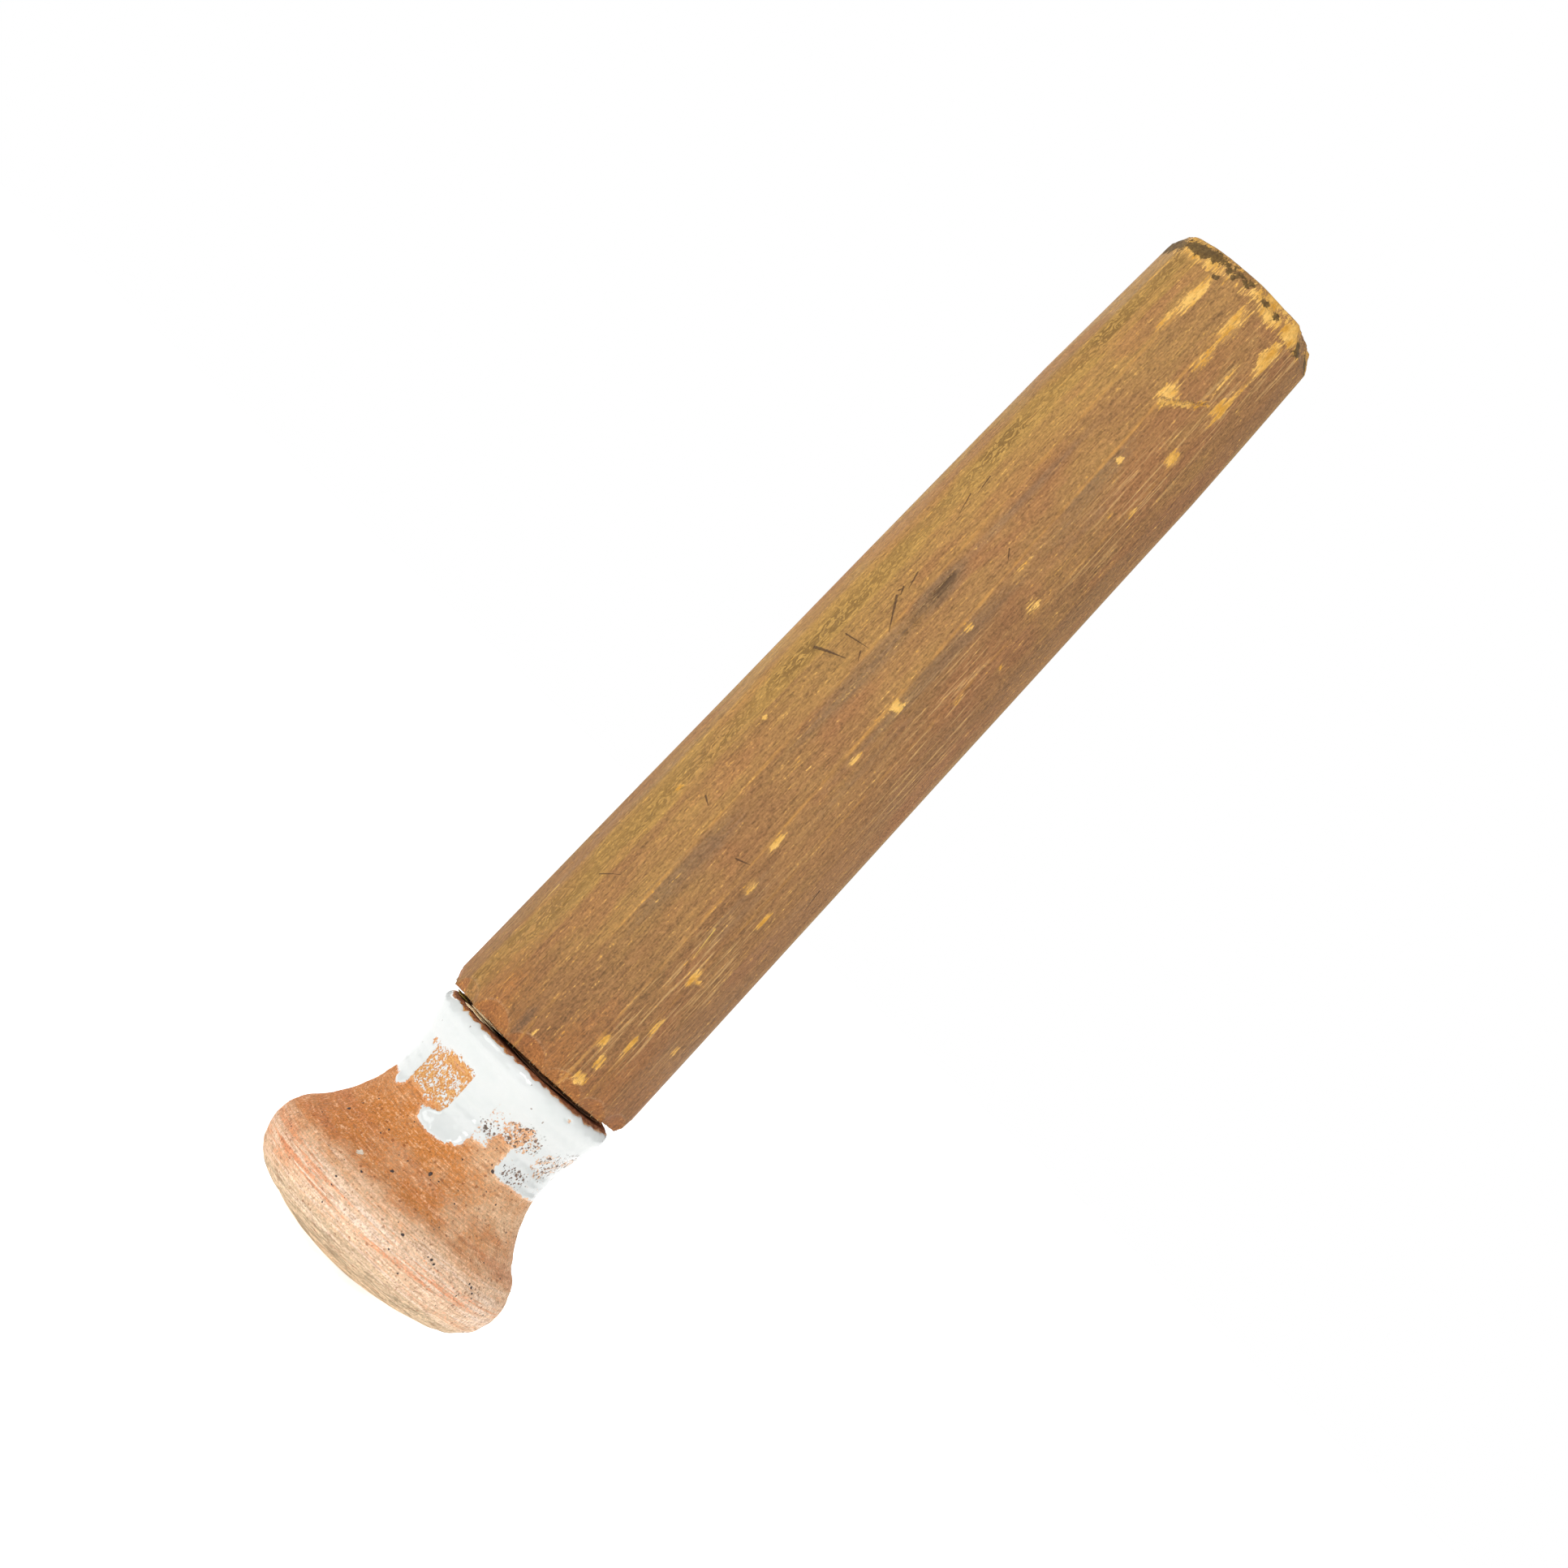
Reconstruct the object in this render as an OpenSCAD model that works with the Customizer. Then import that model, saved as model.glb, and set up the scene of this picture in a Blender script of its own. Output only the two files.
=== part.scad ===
// Pestle for a large mortar: a thrown stoneware head on a tapered wooden handle.
// The head points down, its working face rests on z = 0 and the handle rises along +Z.
// -Y is the side with the long glaze run; all sizes are in millimetres.

/* [Head] */
// Widest diameter of the foot, across the grinding face
foot_d = 59.4; // [56:0.2:64]
// Height of that widest ring above the working face
foot_h = 13.9; // [12.5:0.1:15]
// Radius of the round that joins the grinding face to the flank
foot_round_r = 10.4; // [8:0.1:11]
// Diameter at the waist, over the body
waist_d = 37.8; // [35:0.2:41]
// Radius of the hollow sweep from foot to collar
waist_sweep_r = 26.5; // [24:0.5:30]
// Diameter of the collar, over the body
collar_d = 42.4; // [41.6:0.2:43.6]
// Radius of the collar's round
collar_round_r = 6; // [5:0.1:8]
// Rise from the collar's widest ring to the flat rim that faces the handle
rim_rise = 3; // [2.4:0.1:4]
// Radius that softens the rim's outer edge
rim_round_r = 1.2; // [0.6:0.1:1.6]

/* [Socket joint] */
// Diameter of the blind socket in the head
socket_d = 24; // [22:0.5:25]
// Depth of the socket below the rim
socket_depth = 31; // [26:0.5:33]
// Diameter of the handle's tenon
tenon_d = 21.6; // [18:0.2:21.8]
// Cement left under the tenon
bed_t = 2; // [1:0.25:4]
// Gap between the head's rim and the handle's shoulder
gap_t = 1.2; // [1.2:0.1:1.8]

/* [Handle] */
// Length of the handle above its shoulder
handle_l = 205.6; // [150:0.1:260]
// Across the arrises just above the shoulder
handle_low_d = 45.2; // [43:0.2:46]
// Across the arrises at the start of the steeper last stretch
handle_mid_d = 40.2; // [37:0.2:43]
// Length of that last stretch, up to the butt's chamfer
handle_last_l = 33; // [20:1:60]
// Across the arrises just below the butt's chamfer
handle_top_d = 37.8; // [34:0.2:40]
// Height of the knife-cut chamfer at the shoulder
shoulder_chamfer_h = 3.8; // [2.5:0.1:5]
// Depth of that chamfer, measured inwards
shoulder_chamfer_w = 1.7; // [1:0.1:2.5]
// Height of the chamfer round the butt
butt_chamfer_h = 5; // [3:0.1:7]
// Diameter of the flat left on the butt
butt_flat_d = 33; // [26:0.5:33.5]

/* [Glaze] */
// Thickness of the fused glaze
glaze_t = 0.4; // [0.3:0.05:0.6]
// Bare band left below the rim
bare_rim_h = 2.4; // [1.5:0.1:3.5]
// Height at which the coat ends between its runs
glaze_hem_h = 45; // [43:0.5:48]

/* [Packing] */
// Outer diameter of the packing wrapped round the tenon
packing_d = 38; // [32:0.5:40]
// Thickness of the slivers driven into the gap
sliver_t = 0.55; // [0.4:0.05:0.7]

/* [Hidden] */
$fn = 96;
far = 400;

// The outline is a chain of arcs that touch, so each centre follows from its neighbours.
foot_c = [foot_d / 2 - foot_round_r, foot_h];
dome_r = (pow(foot_c[0], 2) + pow(foot_h, 2) - pow(foot_round_r, 2)) / (2 * (foot_h - foot_round_r));
dome_c = [0, dome_r];
waist_cx = waist_d / 2 + waist_sweep_r;
waist_drop = sqrt(pow(waist_sweep_r + foot_round_r, 2) - pow(waist_cx - foot_c[0], 2));
waist_c = [waist_cx, foot_h + waist_drop];
collar_cx = collar_d / 2 - collar_round_r;
collar_lift = sqrt(pow(waist_sweep_r + collar_round_r, 2) - pow(waist_cx - collar_cx, 2));
collar_c = [collar_cx, waist_c[1] + collar_lift];
rim_h = collar_c[1] + rim_rise;
rim_round_rise = rim_rise - rim_round_r;
rim_round_c = collar_c + [sqrt(pow(collar_round_r - rim_round_r, 2) - pow(rim_round_rise, 2)), rim_round_rise];

// Where two neighbouring arcs touch.
foot_touch = foot_c + foot_round_r * heading(dome_c, foot_c);
flank_touch = foot_c + foot_round_r * heading(foot_c, waist_c);
collar_touch = collar_c + collar_round_r * heading(collar_c, waist_c);

tenon_l = socket_depth - bed_t;
socket_z = rim_h - socket_depth;
shoulder_z = rim_h + gap_t;
top_z = shoulder_z + handle_l;
glaze_top_z = rim_h - bare_rim_h;

// Directions of the sixteen planed arrises, counted from -Y towards +X. They are uneven, as hand work is.
ARRIS_A = [-84, -61, -40, -19, 9, 34, 51, 74, 97, 118, 141, 163, 184, 208, 229, 253];
// Each run of glaze: its direction, its half width in degrees, and the height of its lowest point.
GLAZE_RUNS = [
    [-66, 22, 34.5], [-17, 14, 31.6], [24, 15, 37.5], [58, 17, 36.5],
    [104, 19, 39.5], [146, 16, 35.0], [190, 20, 38.0], [236, 17, 33.5]
];

// Unit vector at angle a.
function aim(a) = [cos(a), sin(a)];
// Unit vector from a to b.
function heading(a, b) = (b - a) / norm(b - a);
// A point at direction a, counted from -Y towards +X, and distance r from the axis.
function around(a, r) = [r * sin(a), -r * cos(a)];

// A slice of a disc, from its centre out through the points p and q.
module sector(c, r, p, q) {
    m = c + 2 * r * heading([0, 0], heading(c, p) + heading(c, q));
    intersection() {
        translate(c) circle(r = r);
        polygon([c, c + 2 * r * heading(c, p), m, c + 2 * r * heading(c, q)]);
    }
}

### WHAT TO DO
From the data above, copy each line where the string "with" appears.

### EXERCISE RESULT
Reconstruct the object in this render as an OpenSCAD model that works with the Customizer. Then import that model, saved as model.glb, and set up the scene of this picture in a Blender script of its own. Output only the two files.
// -Y is the side with the long glaze run; all sizes are in millimetres.